A special word of merit for Chris Smalling is deserved here, as he carves out a role which is giving a lie to Italian prejudices about English defenders. Alongside Gianluca Mancini - a source of some regret in Florence after coming thought their youth ranks - he has shown composure and class few expected. Along with Amadou Diawara sitting in front of the defence, they provide a base for the likes of Lorenzo Pellegrini, Nicolò Zaniolo (another cause of chagrin in Tuscany) and Diego Perotti to strut their stuff. And then, of course, they have a master of the striker’s art who is improving with age in the shape of Edin Dzeko.
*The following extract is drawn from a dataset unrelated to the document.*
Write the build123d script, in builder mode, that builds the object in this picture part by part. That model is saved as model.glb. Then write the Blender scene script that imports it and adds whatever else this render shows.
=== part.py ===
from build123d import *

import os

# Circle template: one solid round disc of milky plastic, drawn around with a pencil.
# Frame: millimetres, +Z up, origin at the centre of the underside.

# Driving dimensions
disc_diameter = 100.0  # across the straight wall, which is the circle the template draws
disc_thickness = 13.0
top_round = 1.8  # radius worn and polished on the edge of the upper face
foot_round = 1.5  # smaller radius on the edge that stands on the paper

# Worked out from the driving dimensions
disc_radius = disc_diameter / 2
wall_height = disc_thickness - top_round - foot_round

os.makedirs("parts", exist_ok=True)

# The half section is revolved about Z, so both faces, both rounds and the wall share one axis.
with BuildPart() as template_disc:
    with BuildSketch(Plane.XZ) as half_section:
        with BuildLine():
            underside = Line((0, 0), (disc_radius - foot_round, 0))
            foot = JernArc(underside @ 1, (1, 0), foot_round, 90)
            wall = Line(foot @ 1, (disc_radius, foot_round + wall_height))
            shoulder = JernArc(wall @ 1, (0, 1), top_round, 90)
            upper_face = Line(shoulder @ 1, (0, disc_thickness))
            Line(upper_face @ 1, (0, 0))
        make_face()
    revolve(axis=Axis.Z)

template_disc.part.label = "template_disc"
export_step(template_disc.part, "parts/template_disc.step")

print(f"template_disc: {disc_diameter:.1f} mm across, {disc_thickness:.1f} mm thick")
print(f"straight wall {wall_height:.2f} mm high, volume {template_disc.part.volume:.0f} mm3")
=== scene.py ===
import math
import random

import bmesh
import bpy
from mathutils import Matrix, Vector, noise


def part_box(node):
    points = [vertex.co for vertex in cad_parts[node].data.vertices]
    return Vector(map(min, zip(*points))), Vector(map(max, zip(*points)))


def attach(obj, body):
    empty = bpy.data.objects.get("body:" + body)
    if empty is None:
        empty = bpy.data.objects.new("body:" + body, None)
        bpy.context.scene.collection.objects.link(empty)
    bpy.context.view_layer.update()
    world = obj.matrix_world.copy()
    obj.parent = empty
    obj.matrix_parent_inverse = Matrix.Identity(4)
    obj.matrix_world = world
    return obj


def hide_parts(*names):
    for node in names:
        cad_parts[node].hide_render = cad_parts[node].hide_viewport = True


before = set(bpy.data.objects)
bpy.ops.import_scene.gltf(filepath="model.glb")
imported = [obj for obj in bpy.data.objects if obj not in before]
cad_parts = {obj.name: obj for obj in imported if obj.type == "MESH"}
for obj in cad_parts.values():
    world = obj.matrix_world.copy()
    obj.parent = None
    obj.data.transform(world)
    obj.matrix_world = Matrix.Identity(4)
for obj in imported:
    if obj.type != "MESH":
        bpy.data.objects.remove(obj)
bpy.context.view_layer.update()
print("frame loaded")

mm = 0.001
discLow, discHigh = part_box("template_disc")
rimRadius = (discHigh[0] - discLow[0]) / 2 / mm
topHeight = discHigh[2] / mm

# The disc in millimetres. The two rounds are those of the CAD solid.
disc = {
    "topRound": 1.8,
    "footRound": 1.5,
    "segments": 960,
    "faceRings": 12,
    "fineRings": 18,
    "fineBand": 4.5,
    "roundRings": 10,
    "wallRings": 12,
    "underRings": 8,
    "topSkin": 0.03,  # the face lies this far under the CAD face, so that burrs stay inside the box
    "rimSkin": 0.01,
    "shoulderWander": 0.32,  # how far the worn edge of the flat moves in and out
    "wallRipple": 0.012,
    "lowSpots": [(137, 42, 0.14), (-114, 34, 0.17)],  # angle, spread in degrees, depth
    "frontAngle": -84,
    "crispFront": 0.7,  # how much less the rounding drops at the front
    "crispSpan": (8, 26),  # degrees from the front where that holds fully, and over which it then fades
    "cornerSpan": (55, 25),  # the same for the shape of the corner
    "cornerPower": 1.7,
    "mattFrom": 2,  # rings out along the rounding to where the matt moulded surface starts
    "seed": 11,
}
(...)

Not that they are without their flaws, of course, as witnessed in this clash. Some sloppy work left the door open for Fiorentina for a while when a more accomplished side would have finished them off. And if this was a sort of job application from Alessandro Florenzi for a post at the Stadio Artemio Franchi, most of us would have concluded: “Don’t call us, we’ll call you.” Nonetheless, the gap between the teams looked enormous by the full-time whistle.
From a Tuscan standpoint, there was also confirmation of what was already known. Vinnie Montella’s men are capable of playing decent football - especially against Serie A’s better sides - but are terribly lacking in cutting edge. That’s partly down to injuries but also trying to play Kevin-Prince Boateng in an attacking role which has singularly failed to get the best out of him.
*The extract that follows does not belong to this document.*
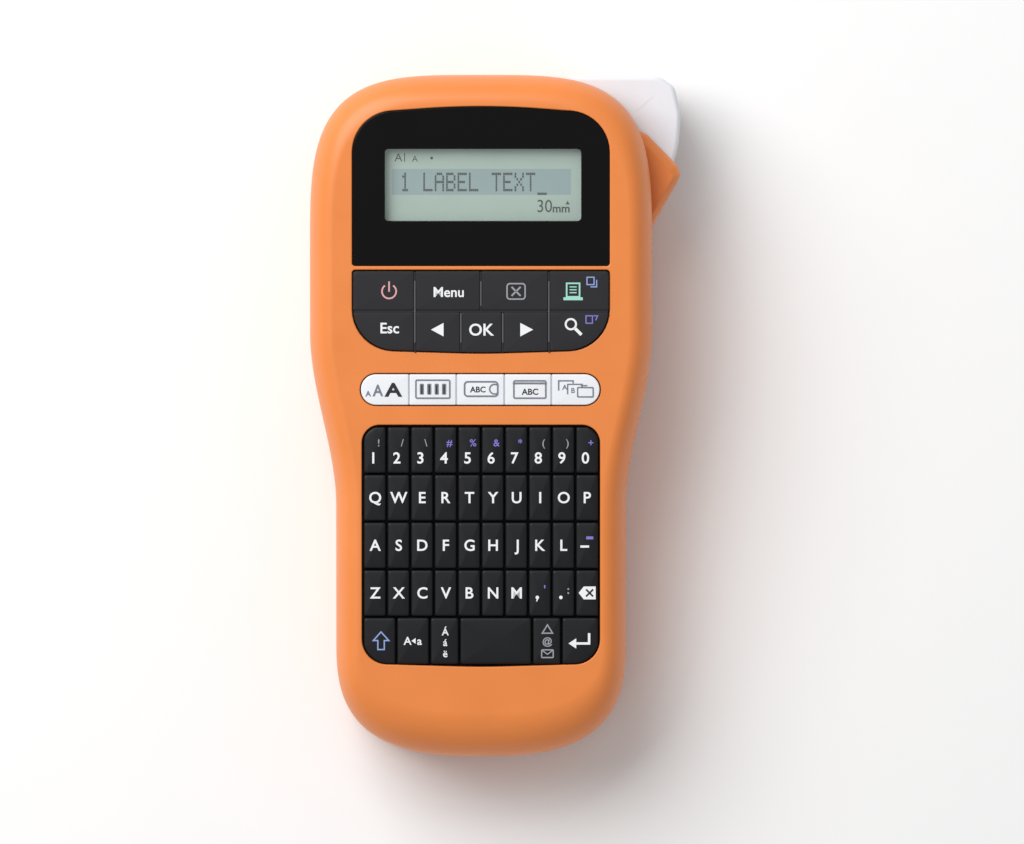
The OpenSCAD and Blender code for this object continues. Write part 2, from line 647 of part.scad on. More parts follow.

What they need to show soon is that they can deliver some of their finer football - and a few goals - against a team near them at the foot of the table. Only Dusan Vlahovic and Gaetano Castrovilli came out of this clash with much credit.
All of which will have been watched with interest across the Atlantic Ocean. Italian football can be a challenging and often infuriating world for foreign investors, which both Pallotta and Commisso can already testify. On Friday night’s evidence, however, its rewards are much closer at hand for the Roma man than they are for his Fiorentina counterpart just yet.